At the 2017 IAIABC Annual Convention, Curtis Weber with High Voltage Consulting shared his story as a severely injured worker who went on to become a safety trainer and consultant.
Curtis was just a normal kid from a small town in Saskatchewan, Canada. He was active and sports loving. At age 17, he had passed a tryout and been offered a spot on a Canadian junior hockey team, which is their version of NHL developmental leagues. The summer after he graduated high school, he stayed in his home town to work setting up grain bins (which is a large metal structure) on farms before heading to his future of a potential hockey career. He had done this for years as his family business was in this trade. He took a job that summer with a new company setting up grain bins.
Three days into his new job he was working to set up a grain bin. They identified a potential hazard on their job site as there was an overhead power line nearby. They were working to carefully position the bin without hitting the power lines and were using a lift. He wondered why they were using a crane to move the bin instead of just dragging it which is the normal protocol but being a young kid on a new job he did not speak up. The crane made contact with the overhead power line electrocuting Curtis and two other workers.

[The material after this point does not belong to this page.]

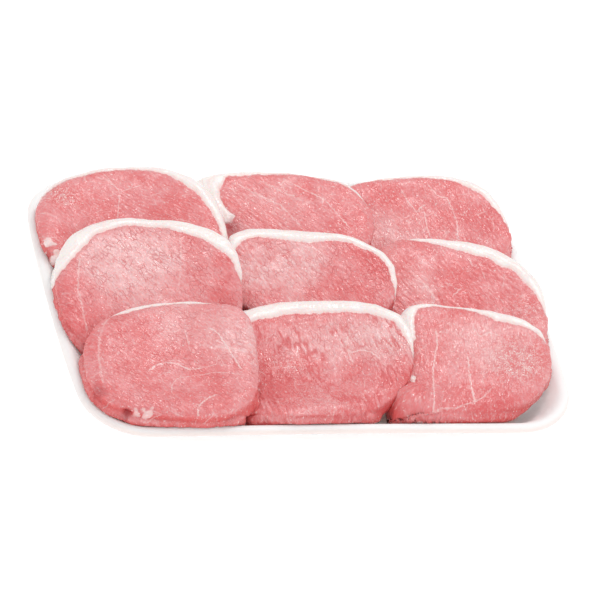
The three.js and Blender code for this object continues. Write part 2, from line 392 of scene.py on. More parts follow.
class PorkGraph(Graph):
    """A node tree that reads a chop's per-vertex values and works out where its markings show."""

    def __init__(self, tree: bpy.types.NodeTree) -> None:
        """Starts with the coordinates and the streaks that the markings share.

        Args:
            tree: The material's node tree.
        """
        super().__init__(tree)
        self.grain = self.mark(Mark.GRAIN)
        self.pale, self.cracked, self.marbled = self.parts(self.mark(Mark.LEAN))
        self.wet = self.mark(Mark.WET, "Fac")
        self.bent = WarpGroup().place(self, self.grain, 0.16, 3.2)
        self.fibres = self.noise(self.scaled(self.bent, (0.12, 0.9, 0.45)), 1.0, 3.0, 0.65)
        self.bundles = self.noise(self.scaled(self.bent, (0.2, 0.42, 0.3), 9.0), 1.0, 4.0, 0.66)

    def mark(self, mark: Mark, output: str = "Vector") -> Socket:
        """One of the chop's per-vertex values."""
        return self.node("ShaderNodeAttribute", attribute_name=mark.value).outputs[output]

    def borders(self, vector: Any, reach: tuple[float, float]) -> Socket:
        """Lines along the borders of a pattern's cells, which fade out over a reach."""
        border = self.cells(vector, 1.0, "DISTANCE_TO_EDGE").outputs["Distance"]
        return self.rise(border, *reach, 1.0, 0.0)

    def cracks(self) -> Socket:
        """Fine dark cracks between bundles of fibres, in patches.

        Returns:
            How much of a crack shows.
        """
        line = self.borders(self.scaled(self.bent, (0.17, 0.36, 0.3), 4.0), (0.0, 0.085))
        patch = self.rise(self.noise(self.bent, 0.11, 2.0), 0.42, 0.6)
        return self.times(line, patch, self.cracked)

    def seams(self) -> Socket:
        """A loose net of thin pale seams between muscles.

        Returns:
            How much of a seam shows.
        """
        bent = WarpGroup().place(self, self.grain, 0.07, 8.0)
        line = self.borders(self.scaled(bent, (0.05, 0.08, 0.06), 2.0), (0.003, 0.03))
        patch = self.rise(self.noise(self.grain, 0.1, 3.0, 0.65), 0.46, 0.62, 0.0, 0.5)
        return self.times(line, patch, self.marbled)

    def veins(self) -> Socket:
        """The chop's own pale veins, thin where they fade.

        Returns:
            How much of a vein shows.
        """
        aside, away, strength = self.parts(self.mark(Mark.VEIN))
        frayed = self.rise(self.noise(self.grain, 0.5, 3.0, 0.7), 0.25, 0.75, -0.45, 0.45)
        aside = self.calc("ABSOLUTE", self.calc("ADD", aside, frayed))
        line = self.rise(aside, 0.25, 0.62, 1.0, 0.0)
        near = self.rise(away, 1.6, 2.6, 1.0, 0.0)
        broken = self.rise(self.noise(self.grain, 0.3, 2.0), 0.36, 0.5, 0.45, 1.0)
        return self.times(line, near, strength, broken)

    def dots(self, cell: bpy.types.Node, channel: int, kept: tuple[float, float],
             size: tuple[float, float, float]) -> Socket:
        """Soft dots in some of a pattern's cells.

        Args:
            cell: The pattern.
            channel: Which of a cell's random values tells whether it has a dot.
            kept: Between which of those values the dots appear.
            size: Where in a cell a dot starts to fade and ends, and its strength.

        Returns:
            How much of a dot shows.
        """
        chosen = self.node("ShaderNodeSeparateColor", {0: cell.outputs["Color"]}).outputs[channel]
        return self.times(self.rise(cell.outputs["Distance"], *size, 0.0), self.rise(chosen, *kept))

    def flecks(self) -> Socket:
        """Short pale flecks of fat along the fibres, finer pale specks that are painted glints of moisture,
        and painted glints on beads of moisture on wet places.

        Returns:
            How much of a fleck or painted glint shows.
        """
        cell = self.cells(self.scaled(self.bent, (0.14, 0.6, 0.4), 6.0), 1.0)
        patch = self.rise(self.noise(self.bent, 0.12, 2.0), 0.4, 0.62)
        marks = self.times(self.dots(cell, 0, (0.55, 0.65), (0.06, 0.24, 1.0)), patch)
        crumb = self.cells(self.scaled(self.bent, (0.3, 0.52, 0.4), 11.0), 1.0)
        marks = self.calc("MAXIMUM", marks, self.dots(crumb, 1, (0.62, 0.7), (0.1, 0.27, 0.9)))
        # painted glints: fine pale specks of moisture
        fine = self.rise(self.noise(self.bent, 1.1, 2.0, 0.7), 0.62, 0.72, 0.0, 0.8)
        marks = self.times(self.calc("MAXIMUM", marks, fine), self.marbled)
        # painted glints on beads of moisture, on the wet places
        beads = self.rise(self.noise(self.bent, 1.2, 2.0, 0.6), 0.52, 0.6, 0.0, 1.3)
        beads = self.times(beads, self.rise(self.noise(self.bent, 0.3, 2.0), 0.38, 0.54))
        return self.calc("MAXIMUM", marks, self.times(beads, self.wet))

    def fat(self) -> tuple[Socket, ...]:
        """The back fat, with rosy layers along it, and the grooves that are told along with it.

        Returns:
            How much fat shows, how rosy it is, and how deep in a groove the place is.
        """
        told, presence, grooves = self.parts(self.mark(Mark.FAT))
        fray = self.rise(self.noise(self.grain, 0.35, 2.0, 0.5), 0.25, 0.75, -0.45, 0.45)
        depth = self.calc("ADD", told, fray)
        mask = self.times(self.rise(depth, -0.5, 0.55), presence)
        place = self.parts(self.grain)
        layers = {0: self.times(depth, 0.75), 1: self.times(place[0], 0.07), 2: self.times(place[1], 0.07)}
        layered = self.noise(self.node("ShaderNodeCombineXYZ", layers).outputs[0], 1.0, 2.0, 0.6)
        layered = self.rise(layered, 0.46, 0.66, 0.0, 0.4)
        near_lean = self.rise(depth, 0.2, 2.4, 0.7, 0.0)
        return mask, self.calc("MAXIMUM", layered, near_lean), self.calc("MINIMUM", grooves, 1.0)

    def height(self, cracks: Any, seams: Any, fat: Any) -> Socket:
        """Fine relief: fibres and bundles stand up, cracks sink, and fat is smoother.

        Args:
            cracks: How much of a crack shows.
            seams: How much of a pale seam shows.
            fat: How much fat shows.

        Returns:
            The height.
        """
        wavy = self.noise(self.scaled(self.grain, (0.3, 0.55, 0.4), 3.0), 1.0, 2.0, 0.5)
        beads = self.noise(self.grain, 0.7, 2.0, 0.5)
        muscle = self.total((self.fibres, 0.35), (self.bundles, 0.6), (wavy, 1.5), (cracks, -0.9),
                            (seams, 0.25), (beads, self.wet, 3.0))
        waxy = self.times(self.noise(self.grain, 0.4, 3.0, 0.5), 1.2)
        return self.total((muscle, self.calc("SUBTRACT", 1.0, fat)), (waxy, fat))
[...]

He sustained severe electrical burns from the incident with 3rd degree burns over 60% of his body. Because of the severity of his injuries he was put into a medically induced coma. For the first few days after the injury his family was told his chances of survival were slim. However, he responded to treatment and his life was saved. He remained in the medically induced coma for 6 weeks while they treated him. He was in the hospital for over seven months and had over 30 operations during that time. As a result of the injuries he lost his right arm and left leg. For several years after that he underwent a number reconstructive surgeries to repair the severe burn damage. His entire life for over the next five years with nothing but rehabilitation and surgeries.
He said there was never a time he felt depressed or angry. Instead his focus was on his new reality and how to move forward. His initial thoughts when he found out he lost his arm was how he was going to continue fishing and playing hockey with a prosthetic and how he would need to adapt to his new limitations.
Curtis stressed the importance of so many individuals in his recovery. This started with his family but also included his medical care givers, nurse case managers, lawyers and the workers’ compensation system. He emphasized the importance of remembering that each case is a person, not a claim number. Every person has individual needs and things that are important to them. For him, that meant things like adapting his snow mobile and fishing poles to be operated using his left hand instead of his right hand. Anything that helped him return to his prior activities as much as possible were his priority.
One challenge he had to overcome was falling into the disability mindset and not taking any responsibility. He would go to therapy and spend time on activities like hunting and fishing with friends. But he would also sleep till noon and really was becoming complacent with this lack of responsibility. Fortunately his family and others pushed him to make more out of his life. The Saskatchewan Workers’ Compensation Board offered him vocational training to help him find a new occupation that interested him and he pursued this.
One of the most important aspects from the WCB was the support they provided to his family. They did a great job helping them understand all the resources available to them and that they were supported. They were in constant communication with his family. He never felt there was anything they could have done better from a rehabilitation and resources perspective. He said it was clear they went above and beyond including paying for his parents to accompany him on trips to Toronto and Chicago for his reconstructive surgeries even when he would end up spending a month in the hospital following the surgeries.
Today he is still active in all the activities he did before the injury. He has a wife and family. He also has a career working with the Saskatchewan WCB as a safety trainer and consultant.
His final message was twofold. First, injury prevention starts with workers feeling empowered to speak up when they see potential hazards. This comes with having a culture of safety at the employer. His accident was preventable if he would have spoken up when he realized their activity was potentially unsafe and there was a better way to get the job done safely.
Second, your life is what you make of it. Injured workers need to focus on their recovery and return to function. Never accept a disability mindset and never let disability be an excuse for not living life to the fullest.